Paula riding the Veloway

  Oskar is doing great. We went on a slow 7 mile run around Ladybird Lake this morning with our friend Tony. He got to jump in and swim several times so now he is passed out on the floor for the rest of the afternoon. Lucky dog.

Tuesday, June 21, 2011

Surf break

  I had every intention of doing a great workout yesterday. The plan was simple: yoga, run and then core. But then the waves were looking pretty good at Ocean Beach here in San Francisco. So the plan was completely scrapped and replaced with a humbling surfing session. 
  I used to surf a few years ago. Now I am in better shape than I was back then but my wave knowledge is a little rusty. Reading the ocean to determine how the waves are coming in is a skill that takes a long time to acquire. When last I surfed I was just beginning to grasp some of the concepts. It is like a foreign language, if you don't use it you lose it. I had fun getting into the cold water and paddling out through the break but I only caught one wave, got bonked on the head with my surfboard, swallowed a gallon of seawater and nearly had my foot sliced open by the fin on my board. The last one was the deal breaker so I packed it in after that. But it was terribly fun and I am already scouting the surf reports for today.
Trail head where I surfed
  My long run on Sunday got switched to a long hike. It was about 5 miles along the same trail. In a way I think it was a little harder hiking it compared to running it. My legs are more sore than I think they would have been if I had run it. I think when you hike your stride is different and you engage different muscles for a longer period of time. Either way it ended up being a pretty good strength workout.
This is a view west of Golden Gate Bridge near the beginning of the hike.

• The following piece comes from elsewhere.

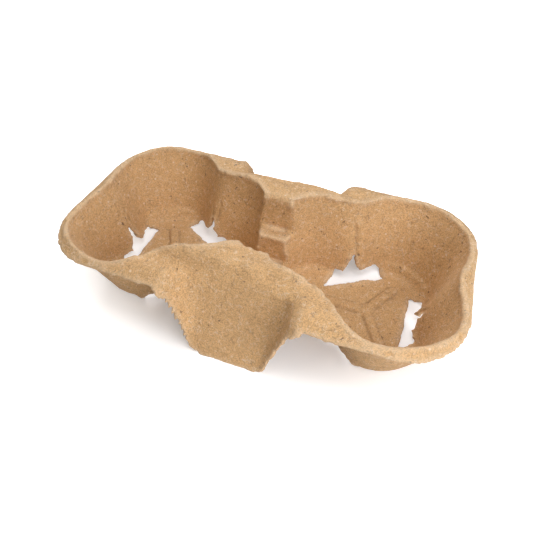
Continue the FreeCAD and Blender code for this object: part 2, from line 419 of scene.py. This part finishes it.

                    This near the end of the hike. It was quite a view.

Sunday, June 19, 2011

Recovery week in San Francisco

  I have been practicing a more natural progression of training. I increase the distance I train every week following the 10% rule. Well...let's just say that I try to follow the 10% rule. Sometimes I overshoot it a little and sometimes I come in just a little under 10%. I insert recovery days when needed. Here is a weekly total of my workouts for the past couple of weeks. Mind you this is the beginning of a build cycle that will last all summer.

Week 5/23-5/29
  • Run 13 miles
  • Bike 48 miles
  • Swim 2.7 KM
Week 5/30-6/5
  • Run 19.5 miles
  • Bike 70 miles
  • Swim 6.8 KM
Week 6/6-6/12
  • Run 19 miles
  • Bike 78 miles
  • Swim 7.3 KM
Week 6/13-6/19 Recovery week
  • Run 15 miles (23 miles if I put off brunch and go run right now)
  • Bike 15 miles
  • Swim 1.1 KM
  This week is obviously a recovery week. I am taking recovery very seriously this time around. Although I didn't mean to drop the distance this much I will pick up on Monday where I left off the week before. Right now I am in San Francisco for a few days without my bicycle. I have limited access to swimming but unlimited access to running. Unlike Austin right now I can run in the afternoon without worry of dying from heat exhaustion. There is about a 30-40 degree difference in temperatures here in NorCal. I am about to run the Lands End trail in San Francisco. It is about an 8 mile out and back trail along the coastline from Ocean beach to Golden Gate bridge. As you can imagine the views are pretty breathtaking.  Here is a photo I borrowed from

It is truly one of the more beautiful running trails I have done.

Monday, June 13, 2011

Jack and Adams Sunday Ride

  A couple of Sundays ago was my first ever group ride. I have been meaning to try out the free rides around town. I know that Bicycle Sport Shop, Mellow Johny's and Jack and Adams all have rides that I believe are free. After a little research I decided that the beginner "no drop" ride at Jack and Adams was the ride I wanted so I packed up the bike on Sunday morning and headed down to see what a group ride was all about.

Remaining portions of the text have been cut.